*What you will do*:
Look through the material below and copy exactly the lines from the line with "base_cover();" to the line with "record = json.load(file)", those two lines included.

*Input material*:
§

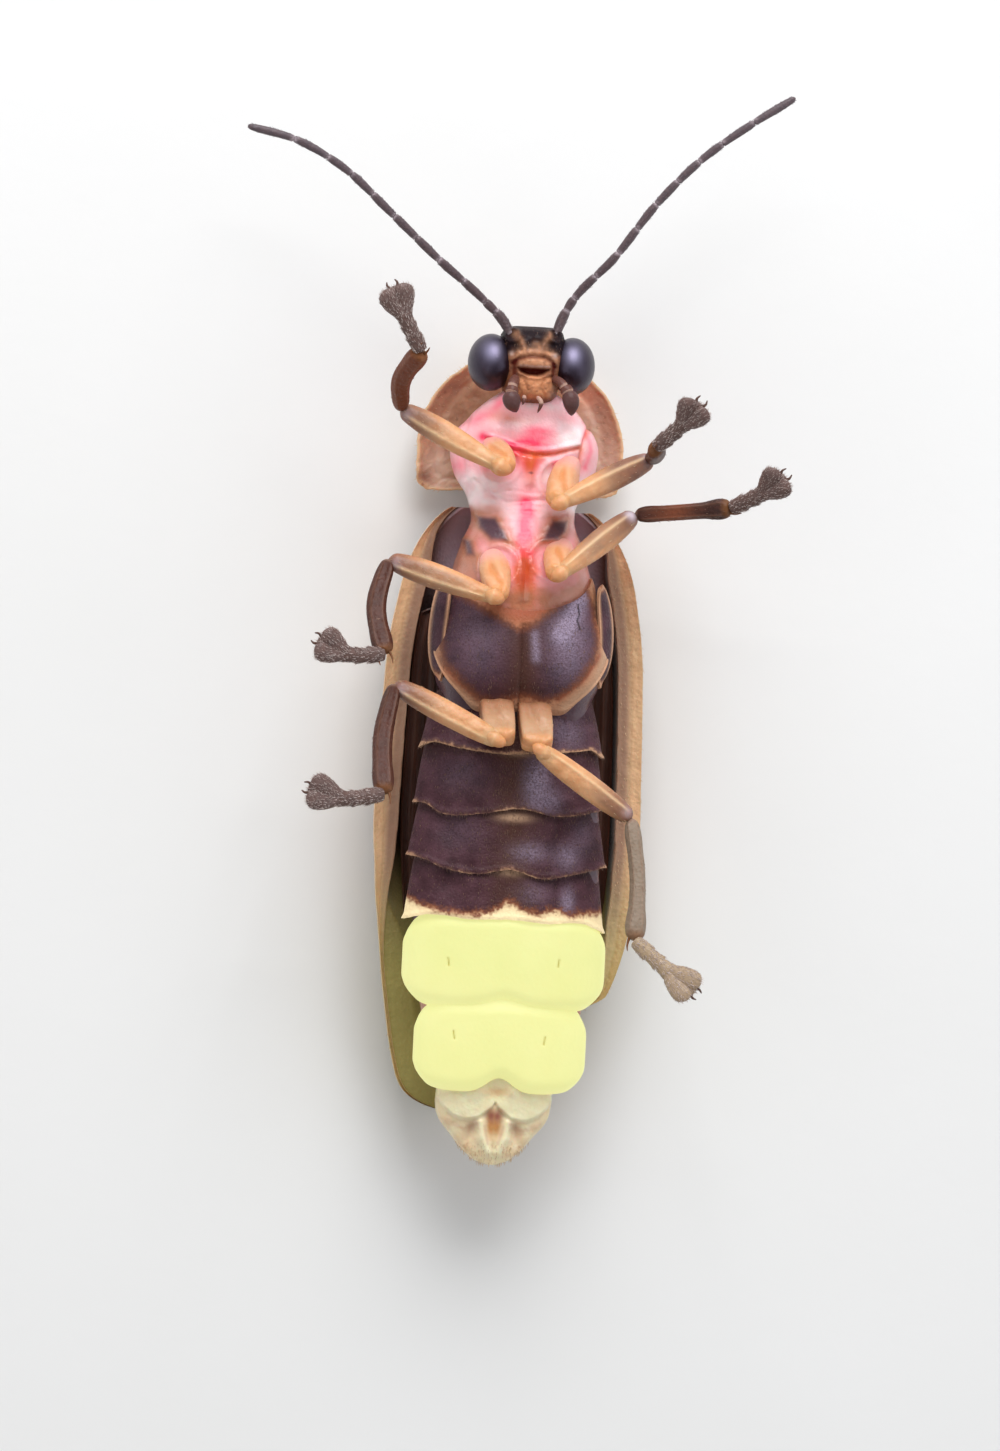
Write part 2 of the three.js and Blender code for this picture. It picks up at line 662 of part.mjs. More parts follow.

§

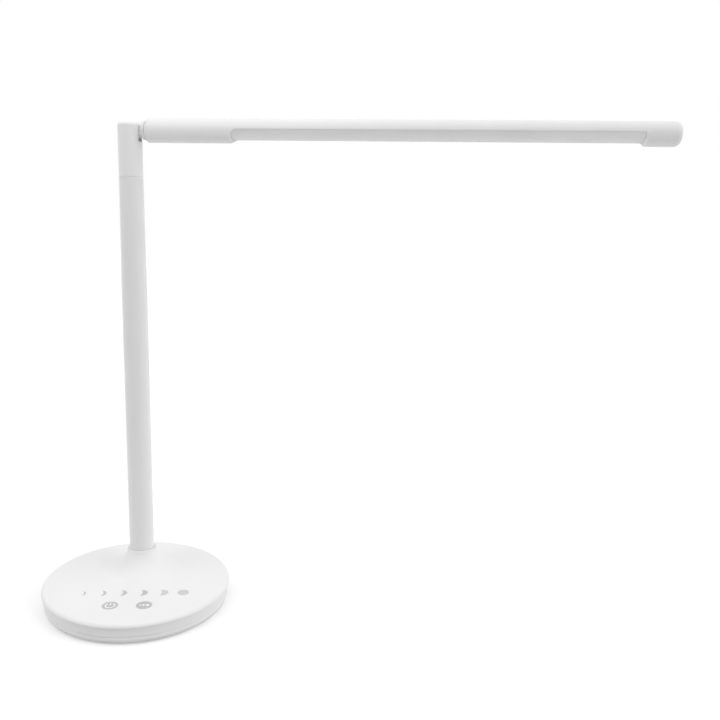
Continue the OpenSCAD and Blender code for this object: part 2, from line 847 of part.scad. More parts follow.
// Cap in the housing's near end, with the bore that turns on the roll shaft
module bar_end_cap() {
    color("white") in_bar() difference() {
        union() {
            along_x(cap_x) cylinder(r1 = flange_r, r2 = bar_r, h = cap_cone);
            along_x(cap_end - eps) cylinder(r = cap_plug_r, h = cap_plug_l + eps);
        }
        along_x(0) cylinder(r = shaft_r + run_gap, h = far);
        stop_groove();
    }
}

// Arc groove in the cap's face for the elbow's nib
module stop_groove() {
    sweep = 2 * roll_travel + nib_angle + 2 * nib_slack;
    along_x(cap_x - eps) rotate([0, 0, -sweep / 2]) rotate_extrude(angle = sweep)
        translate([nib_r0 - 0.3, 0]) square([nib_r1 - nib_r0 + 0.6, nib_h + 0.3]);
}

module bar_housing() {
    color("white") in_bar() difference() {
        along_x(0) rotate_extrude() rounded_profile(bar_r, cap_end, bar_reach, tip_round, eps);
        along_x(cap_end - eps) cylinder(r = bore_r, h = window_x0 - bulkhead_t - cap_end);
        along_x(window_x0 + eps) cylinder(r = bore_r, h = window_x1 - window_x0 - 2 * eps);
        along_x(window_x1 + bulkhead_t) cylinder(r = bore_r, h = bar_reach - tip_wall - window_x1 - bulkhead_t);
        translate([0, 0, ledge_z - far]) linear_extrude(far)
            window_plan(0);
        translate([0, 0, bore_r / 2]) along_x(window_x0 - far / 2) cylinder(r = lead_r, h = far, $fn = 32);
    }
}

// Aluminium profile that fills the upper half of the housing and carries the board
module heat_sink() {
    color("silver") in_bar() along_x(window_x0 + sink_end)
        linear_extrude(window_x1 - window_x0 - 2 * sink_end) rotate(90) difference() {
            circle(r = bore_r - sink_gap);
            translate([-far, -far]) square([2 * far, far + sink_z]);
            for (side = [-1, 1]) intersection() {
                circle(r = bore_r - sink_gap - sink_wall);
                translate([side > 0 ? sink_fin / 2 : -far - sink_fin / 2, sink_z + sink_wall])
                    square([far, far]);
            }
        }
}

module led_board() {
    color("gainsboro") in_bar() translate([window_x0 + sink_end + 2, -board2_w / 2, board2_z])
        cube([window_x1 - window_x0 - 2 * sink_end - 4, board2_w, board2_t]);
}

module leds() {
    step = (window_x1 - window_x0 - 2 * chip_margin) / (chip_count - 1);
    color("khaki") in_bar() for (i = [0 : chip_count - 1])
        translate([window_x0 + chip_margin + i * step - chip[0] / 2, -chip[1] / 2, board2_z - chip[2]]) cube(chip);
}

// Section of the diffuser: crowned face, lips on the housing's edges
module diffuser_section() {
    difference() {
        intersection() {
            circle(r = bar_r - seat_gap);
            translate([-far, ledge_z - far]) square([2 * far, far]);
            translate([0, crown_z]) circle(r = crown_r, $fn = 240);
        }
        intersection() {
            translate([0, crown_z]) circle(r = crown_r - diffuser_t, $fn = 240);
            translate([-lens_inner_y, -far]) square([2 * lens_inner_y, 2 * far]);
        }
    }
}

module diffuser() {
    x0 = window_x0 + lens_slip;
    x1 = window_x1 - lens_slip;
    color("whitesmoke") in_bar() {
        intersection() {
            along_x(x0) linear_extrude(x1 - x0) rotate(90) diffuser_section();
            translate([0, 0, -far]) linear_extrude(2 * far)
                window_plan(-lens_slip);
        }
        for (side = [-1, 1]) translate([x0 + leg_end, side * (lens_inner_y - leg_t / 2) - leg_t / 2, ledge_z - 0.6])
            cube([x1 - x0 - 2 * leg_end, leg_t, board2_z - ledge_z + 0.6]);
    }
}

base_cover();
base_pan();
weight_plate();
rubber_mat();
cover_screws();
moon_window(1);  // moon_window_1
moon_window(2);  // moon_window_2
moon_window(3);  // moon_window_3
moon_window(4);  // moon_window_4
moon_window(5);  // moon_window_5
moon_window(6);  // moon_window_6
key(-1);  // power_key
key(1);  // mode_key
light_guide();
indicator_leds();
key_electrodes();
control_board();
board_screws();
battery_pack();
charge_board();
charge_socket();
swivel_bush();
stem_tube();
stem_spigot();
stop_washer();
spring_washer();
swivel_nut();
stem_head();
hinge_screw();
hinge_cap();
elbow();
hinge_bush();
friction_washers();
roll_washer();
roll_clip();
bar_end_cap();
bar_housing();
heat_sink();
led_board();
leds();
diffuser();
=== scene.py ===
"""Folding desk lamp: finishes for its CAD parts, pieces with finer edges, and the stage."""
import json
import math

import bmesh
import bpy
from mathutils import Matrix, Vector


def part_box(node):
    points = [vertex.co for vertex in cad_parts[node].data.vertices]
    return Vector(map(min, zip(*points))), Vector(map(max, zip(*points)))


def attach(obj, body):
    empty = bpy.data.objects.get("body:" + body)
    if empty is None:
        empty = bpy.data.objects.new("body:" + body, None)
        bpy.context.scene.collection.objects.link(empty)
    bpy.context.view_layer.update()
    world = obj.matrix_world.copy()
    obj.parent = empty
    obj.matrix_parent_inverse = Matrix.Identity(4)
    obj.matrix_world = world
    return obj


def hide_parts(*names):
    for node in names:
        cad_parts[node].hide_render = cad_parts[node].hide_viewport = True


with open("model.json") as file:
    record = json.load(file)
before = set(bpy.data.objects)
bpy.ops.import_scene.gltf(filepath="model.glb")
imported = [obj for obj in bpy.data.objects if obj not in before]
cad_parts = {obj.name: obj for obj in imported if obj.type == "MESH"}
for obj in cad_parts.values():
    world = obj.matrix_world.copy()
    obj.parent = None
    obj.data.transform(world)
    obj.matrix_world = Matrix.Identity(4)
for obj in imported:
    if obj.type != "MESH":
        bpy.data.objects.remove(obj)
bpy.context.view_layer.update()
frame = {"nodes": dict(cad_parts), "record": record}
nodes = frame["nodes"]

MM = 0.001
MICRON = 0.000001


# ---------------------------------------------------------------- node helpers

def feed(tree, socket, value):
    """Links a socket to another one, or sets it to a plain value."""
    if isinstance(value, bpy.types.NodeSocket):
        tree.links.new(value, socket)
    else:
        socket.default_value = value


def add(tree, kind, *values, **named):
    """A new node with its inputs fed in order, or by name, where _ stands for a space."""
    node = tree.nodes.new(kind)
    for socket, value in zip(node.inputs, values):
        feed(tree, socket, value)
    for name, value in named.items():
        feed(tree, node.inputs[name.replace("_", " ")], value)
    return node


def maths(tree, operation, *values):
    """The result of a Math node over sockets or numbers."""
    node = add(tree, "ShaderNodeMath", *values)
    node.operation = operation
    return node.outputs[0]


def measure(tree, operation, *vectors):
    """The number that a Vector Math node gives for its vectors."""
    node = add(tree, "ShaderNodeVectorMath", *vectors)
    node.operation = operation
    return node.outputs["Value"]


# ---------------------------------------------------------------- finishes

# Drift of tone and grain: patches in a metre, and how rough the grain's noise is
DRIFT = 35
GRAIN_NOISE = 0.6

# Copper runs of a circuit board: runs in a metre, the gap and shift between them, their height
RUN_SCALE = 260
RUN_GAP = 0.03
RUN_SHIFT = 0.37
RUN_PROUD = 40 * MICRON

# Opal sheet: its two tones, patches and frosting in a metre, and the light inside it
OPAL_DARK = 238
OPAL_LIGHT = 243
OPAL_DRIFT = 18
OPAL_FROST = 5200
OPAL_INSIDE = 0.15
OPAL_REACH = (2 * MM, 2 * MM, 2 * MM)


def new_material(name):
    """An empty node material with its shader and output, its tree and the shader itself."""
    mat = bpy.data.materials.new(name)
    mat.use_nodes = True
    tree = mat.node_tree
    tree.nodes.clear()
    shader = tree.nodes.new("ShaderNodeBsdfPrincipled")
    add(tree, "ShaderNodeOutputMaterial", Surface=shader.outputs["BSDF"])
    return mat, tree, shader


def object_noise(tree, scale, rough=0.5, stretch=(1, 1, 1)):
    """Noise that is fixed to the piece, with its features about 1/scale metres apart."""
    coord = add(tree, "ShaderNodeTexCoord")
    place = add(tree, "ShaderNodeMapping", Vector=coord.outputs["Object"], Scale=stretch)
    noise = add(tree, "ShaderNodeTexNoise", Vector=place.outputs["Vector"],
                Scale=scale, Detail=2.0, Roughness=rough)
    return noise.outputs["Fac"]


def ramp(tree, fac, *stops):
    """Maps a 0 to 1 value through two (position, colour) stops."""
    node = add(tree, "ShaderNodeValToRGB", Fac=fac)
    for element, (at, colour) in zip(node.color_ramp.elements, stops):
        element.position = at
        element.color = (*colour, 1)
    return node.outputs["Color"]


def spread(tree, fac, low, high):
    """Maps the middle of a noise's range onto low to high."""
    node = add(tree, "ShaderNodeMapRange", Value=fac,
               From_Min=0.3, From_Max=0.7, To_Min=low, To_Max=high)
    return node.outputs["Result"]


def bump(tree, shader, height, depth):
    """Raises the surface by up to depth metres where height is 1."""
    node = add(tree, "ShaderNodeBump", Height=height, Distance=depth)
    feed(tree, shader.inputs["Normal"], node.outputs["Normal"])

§

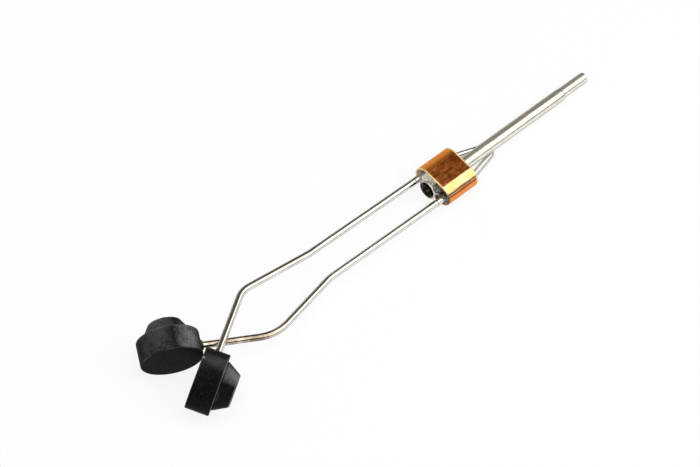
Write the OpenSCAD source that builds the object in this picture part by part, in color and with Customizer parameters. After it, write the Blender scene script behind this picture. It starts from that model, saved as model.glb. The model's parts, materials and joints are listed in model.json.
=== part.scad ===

§

*Answer for this exercise*:
base_cover();
base_pan();
weight_plate();
rubber_mat();
cover_screws();
moon_window(1);  // moon_window_1
moon_window(2);  // moon_window_2
moon_window(3);  // moon_window_3
moon_window(4);  // moon_window_4
moon_window(5);  // moon_window_5
moon_window(6);  // moon_window_6
key(-1);  // power_key
key(1);  // mode_key
light_guide();
indicator_leds();
key_electrodes();
control_board();
board_screws();
battery_pack();
charge_board();
charge_socket();
swivel_bush();
stem_tube();
stem_spigot();
stop_washer();
spring_washer();
swivel_nut();
stem_head();
hinge_screw();
hinge_cap();
elbow();
hinge_bush();
friction_washers();
roll_washer();
roll_clip();
bar_end_cap();
bar_housing();
heat_sink();
led_board();
leds();
diffuser();
=== scene.py ===
"""Folding desk lamp: finishes for its CAD parts, pieces with finer edges, and the stage."""
import json
import math

import bmesh
import bpy
from mathutils import Matrix, Vector


def part_box(node):
    points = [vertex.co for vertex in cad_parts[node].data.vertices]
    return Vector(map(min, zip(*points))), Vector(map(max, zip(*points)))


def attach(obj, body):
    empty = bpy.data.objects.get("body:" + body)
    if empty is None:
        empty = bpy.data.objects.new("body:" + body, None)
        bpy.context.scene.collection.objects.link(empty)
    bpy.context.view_layer.update()
    world = obj.matrix_world.copy()
    obj.parent = empty
    obj.matrix_parent_inverse = Matrix.Identity(4)
    obj.matrix_world = world
    return obj


def hide_parts(*names):
    for node in names:
        cad_parts[node].hide_render = cad_parts[node].hide_viewport = True


with open("model.json") as file:
    record = json.load(file)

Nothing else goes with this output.